By Miod Vallat (80.65.224.82) miod@ on
``dg88k'' was the name Chris coined when starting to document the hardware, which matches the ``manufacturer + architecture name'' commonly encountered, and follows the ``luna88k'' and ``mvme88k'' trend.
However, when the architecture name is not meaningful because the manufacturer only used one, or the other ones are so rare noone remembers about them (who, here, remembers sgi producing m68k-based irises, or have ever seen one?), it does not make sense to carry it around. This is why our sgi port is called sgi, not sgimips (as in NetBSD) since there won't probably never be an sgi68k port (and if there is, it should better be named iris68k or iris).
luna88k and mvme88k had to embed ``88k'' since the original Omron Luna machines were m68k-based (and are supported by NetBSD/luna68k), while Motorola has produced m68k, m88k and powerpc-based VME modules, hence the mvme68k, mvme88k and (not ready for primetime) mvmeppc ports.

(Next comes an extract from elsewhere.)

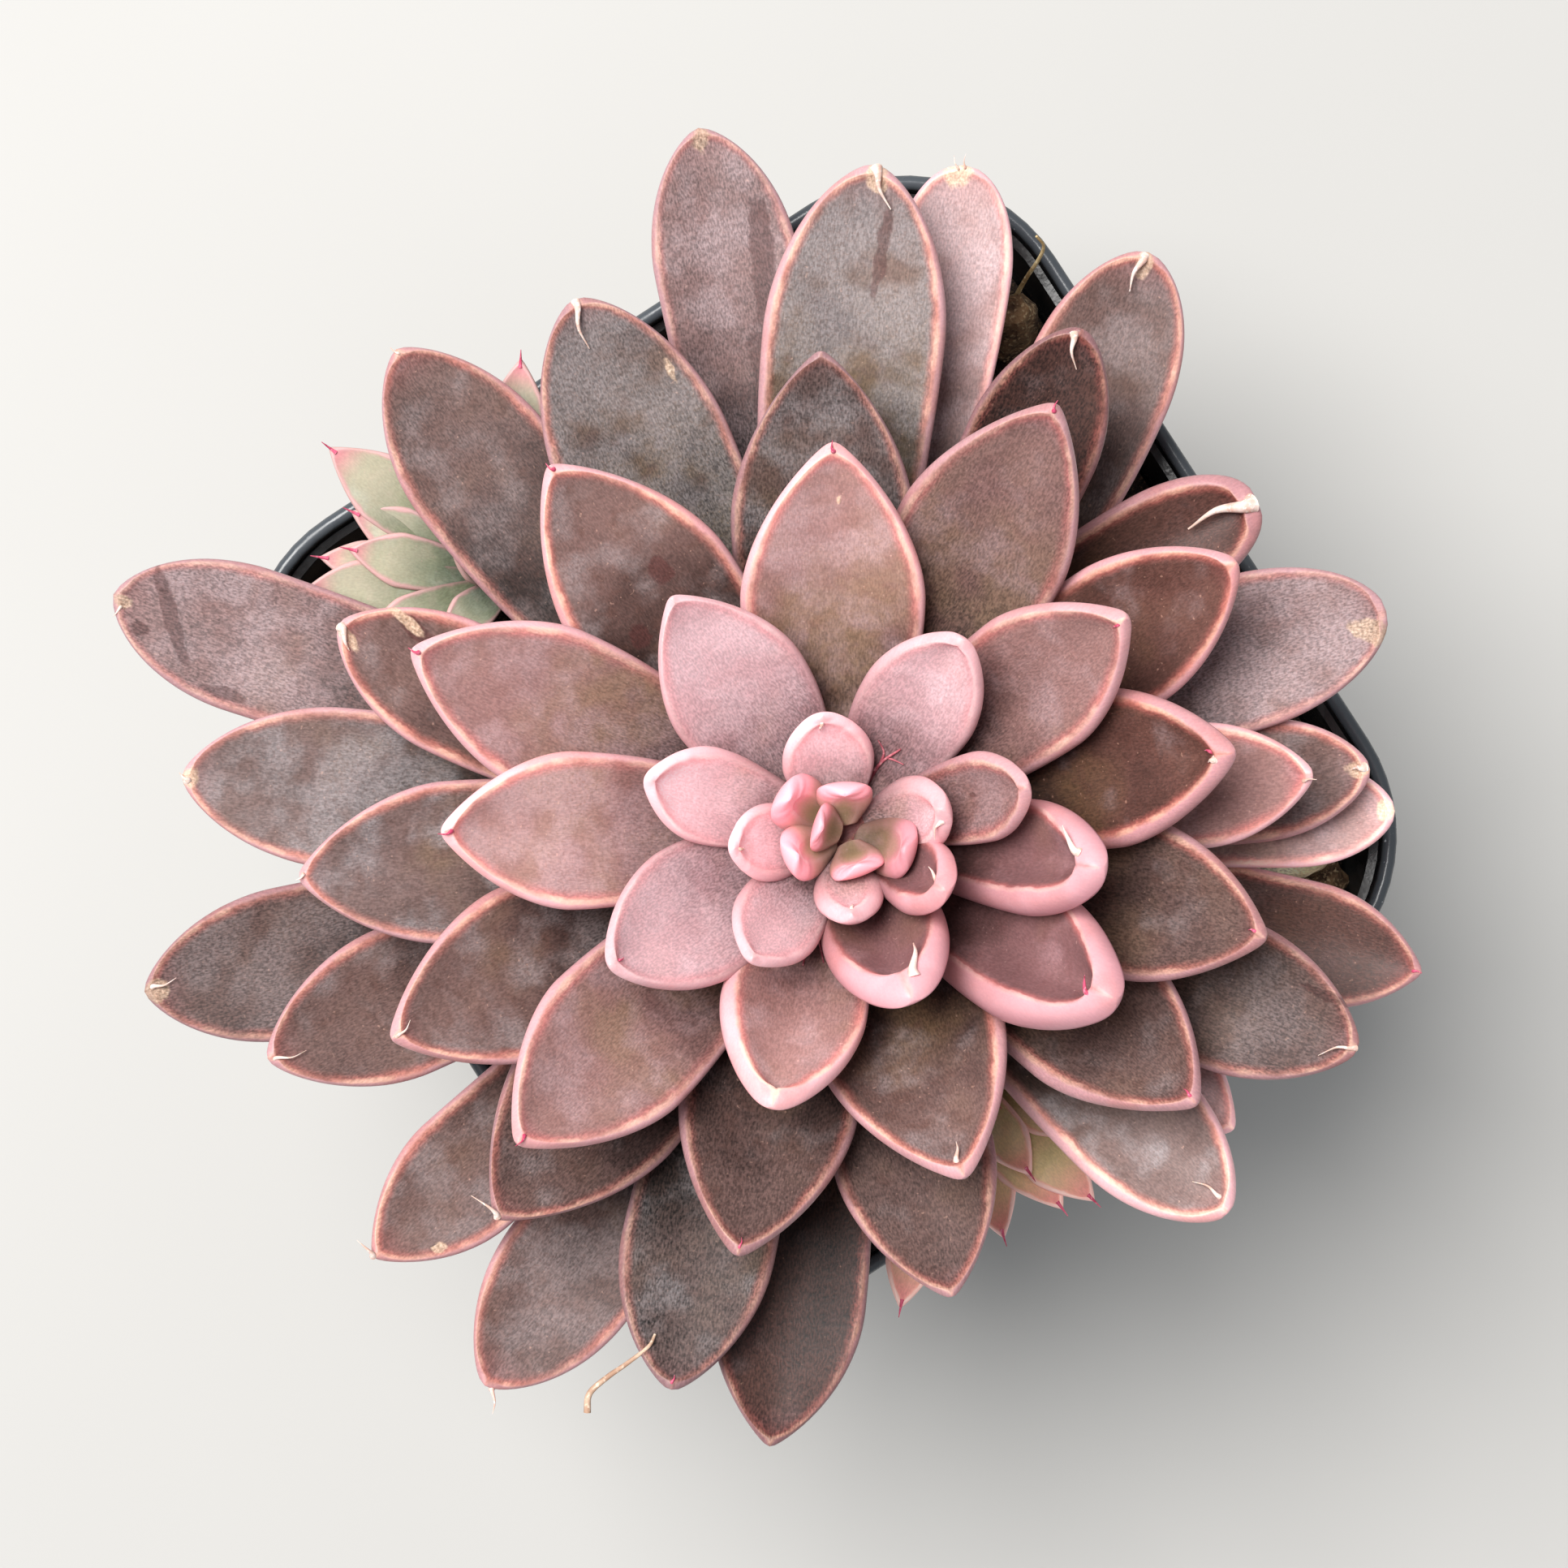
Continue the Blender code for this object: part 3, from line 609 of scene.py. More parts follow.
# Number in the spiral, swing off the rule, reach and width in mm, sideways curl, skin, and how much
# bloom and olive the leaf has, and how much the whole leaf is darkened (lightened below 0), partly its own
# tone and partly painted shade and painted light
leafRows = (
    (0, -4, 2.9, 6.2, 0, "heartLeaf", 0.0, 0.2, 0.15),
    (1, -16, 3.7, 7.0, 0, "heartLeaf", 0.0, 0.3, -0.05),
    (2, 8, 4.6, 7.0, 0, "heartLeaf", 0.0, 0.3, -0.45),
    (3, -18, 6.1, 7.0, 0, "heartLeaf", 0.1, 0.3, -0.5),
    (4, -14, 6.9, 8.0, 0, "heartLeaf", 0.2, 0.3, 0.55),
    (5, 10, 7.8, 7.6, 0, "heartLeaf", 0.2, 0.2, -0.6),
    (6, 0, 9.5, 8.6, 0, "rosyLeaf", 0.2, 0.3, 0.05),
    (7, -38, 11.9, 9.6, 0, "rosyLeaf", 0.3, 0.3, 0.15),
    (8, -3, 13.3, 9.6, 0, "rosyLeaf", 0.5, 0.0, -0.6),
    (9, 3, 13.7, 9.6, 0, "cupLeaf", 0.1, 0.0, 0.1),
    (10, -6, 14.4, 11.4, 0, "rosyLeaf", 0.5, 0.0, -0.6),
    (11, -10, 18.2, 11.4, 0, "rosyLeaf", 0.3, 0.0, 0.1),
    (12, -7, 22.2, 11.0, 0, "mauveLeaf", 0.5, 0.0, 0.5),
    (13, 5, 24.0, 12.0, 0, "rosyLeaf", 0.5, 0.0, -0.6),
    (14, -4, 21.2, 15.4, 0, "cupLeaf", 0.1, 0.0, 0.1),
    (15, -17, 27.1, 14.8, 0, "rosyLeaf", 0.4, 0.0, 0.15),
    (16, -3, 31.3, 17.6, 0, "rosyLeaf", 0.4, 0.0, 0.25),
    (17, 2, 30.7, 14.0, 0, "cupLeaf", 0.1, 0.0, 0.2),
    (18, -3, 34.3, 18.2, 0, "rosyLeaf", 0.5, 0.0, 0.1),
    (19, -10, 33.0, 18.0, 0, "mauveLeaf", 0.3, 0.0, -0.2),
    (20, -7, 41.8, 18.4, 0, "mauveLeaf", 0.3, 0.0, 0.35),
    (21, -2, 46.6, 19.4, 0, "mauveLeaf", 0.6, 0.2, -0.6),
    (22, 10, 37.8, 17.2, -12, "cupLeaf", 0.1, 0.0, 0.25),
    (23, -7, 46.2, 22.8, 0, "mauveLeaf", 0.4, 0.4, -0.3),
    (24, -11, 52.0, 21.2, 0, "mauveLeaf", 0.3, 0.3, 0.3),
    (25, -2, 47.5, 19.4, 11, "maroonLeaf", 0.0, 0.1, 0.2),
    (26, 6, 55.0, 20.8, 0, "mauveLeaf", 0.4, 0.2, 0.05),
    (27, 2, 43.4, 23.4, 0, "duskyLeaf", 0.1, 0.2, 0.2),
    (28, -4, 57.2, 22.2, 0, "mauveLeaf", 0.2, 0.5, 0.8),
    (29, 1, 58.2, 21.8, 0, "duskyLeaf", 0.4, 0.0, 0.2),
    (30, 4, 52.4, 19.8, 7, "duskyLeaf", 0.1, 0.2, 0.75),
    (31, 8, 56.2, 22.6, 0, "duskyLeaf", 0.2, 0.0, -0.25),
    (32, 0, 52.0, 22.2, 0, "duskyLeaf", 0.1, 0.0, 0.9),
    (33, -2, 58.3, 19.0, 0, "maroonLeaf", 0.2, 0.1, 0),
    (34, 12, 64.8, 20.2, 0, "slateLeaf", 0.3, 0.0, 0.15),
    (35, 12, 54.7, 20.8, 12, "duskyLeaf", 0.1, 0.3, 0.65),
    (36, 2, 58.9, 23.2, 0, "slateLeaf", 0.4, 0.1, 0.95),
    (37, 3, 62.1, 23.0, 0, "duskyLeaf", 0.1, 0.0, 0.9),
    (38, 2, 59.0, 15.6, 0, "mauveLeaf", 0.1, 0.1, 0.0),
    (39, 15, 66.0, 17.6, 18, "duskyLeaf", 0.1, 0.2, 0.05),
    (40, 5, 58.7, 20.2, 0, "duskyLeaf", 0.1, 0.0, 0.8),
    (41, 5, 69.4, 17.0, -12, "maroonLeaf", 0.0, 0.0, 1.2),
    (42, 7, 74.6, 19.4, 0, "duskyLeaf", 0.3, 0.0, 0.5),
    (43, 4, 69.5, 19.2, 0, "duskyLeaf", 0.3, 0.2, 0.95),
    (44, 4, 73.5, 23.2, 5, "slateLeaf", 0.7, 0.5, 0.75),
    (45, 6, 71.5, 19.4, -12, "slateLeaf", 0.3, 0.0, 1.2),
    (46, -6, 74.2, 19.6, 12, "lilacLeaf", 0.6, 0.0, 0.65),
    (47, 11, 81.0, 20.6, 0, "slateLeaf", 0.5, 0.0, 0.25),
    (48, 14, 68.6, 17.6, 0, "slateLeaf", 0.2, 0.1, -0.3),
    (49, 5, 83.9, 23.4, 6, "slateLeaf", 0.6, 0.5, 0.25),
    (50, 6, 77.9, 16.8, 8, "duskyLeaf", 0.3, 0.0, 0.45),
    (51, 10, 68.8, 15.8, 0, "duskyLeaf", 0.3, 0.2, 0.35),
    (52, -2, 82.0, 20.4, 16, "duskyLeaf", 0.3, 0.0, 0.6),
    (53, -6, 77.4, 19.6, 9, "maroonLeaf", 0.1, 0.0, 1.2),
    (54, -13, 69.6, 15.6, 24, "maroonLeaf", 0.0, 0.1, 0.55),
    (55, 7, 88.6, 19.8, 8, "duskyLeaf", 0.5, 0.0, 0.95),
    (56, -1, 64.7, 16.0, 0, "lilacLeaf", 0.3, 0.0, -0.6),
    (57, -3, 91.1, 19.0, -6, "lilacLeaf", 0.4, 0.0, 0.7),
    (58, -1, 82.7, 19.2, 18, "duskyLeaf", 0.5, 0.0, 0.55),
    (59, -17, 73.0, 14.0, 0, "lilacLeaf", 0.3, 0.3, -0.9),
    (60, 6, 95.8, 19.4, 2, "lilacLeaf", 0.4, 0.0, 0.75),
    (62, -12, 85.7, 19.6, -25, "duskyLeaf", 0.4, 0.1, 0.45),
    (64, -1, 78.7, 16.0, 0, "maroonLeaf", 0.1, 0.1, 0.6),
    (70, -17, 87.6, 16.2, -14, "lilacLeaf", 0.5, 0.0, -0.4),
)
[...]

Of course, there is no rule written in stone (after all, with this logic, the alpha port should have been decalpha, with the vax port being decvax), so the last call is up to the port maintainer. And in this case, it is clear to me that ``aviion'' is much better than ``dg88k'' to describe the older AViiON hardware. With this name, the worst which can happen is people with modern (x86) AViiON hardware trying the wrong port. With ``dg88k'', noone will ever try this port...
By Anonymous Coward (81.57.42.108) on
Maybe like you renaming this blog a blob ; of course it can't be a blob: as lyrics.html page points out, "Blobs cannot be supported by developers." ;)
By Fábio Olivé Leite (15.227.249.72) on
I hope you DO get to see the sun often enough!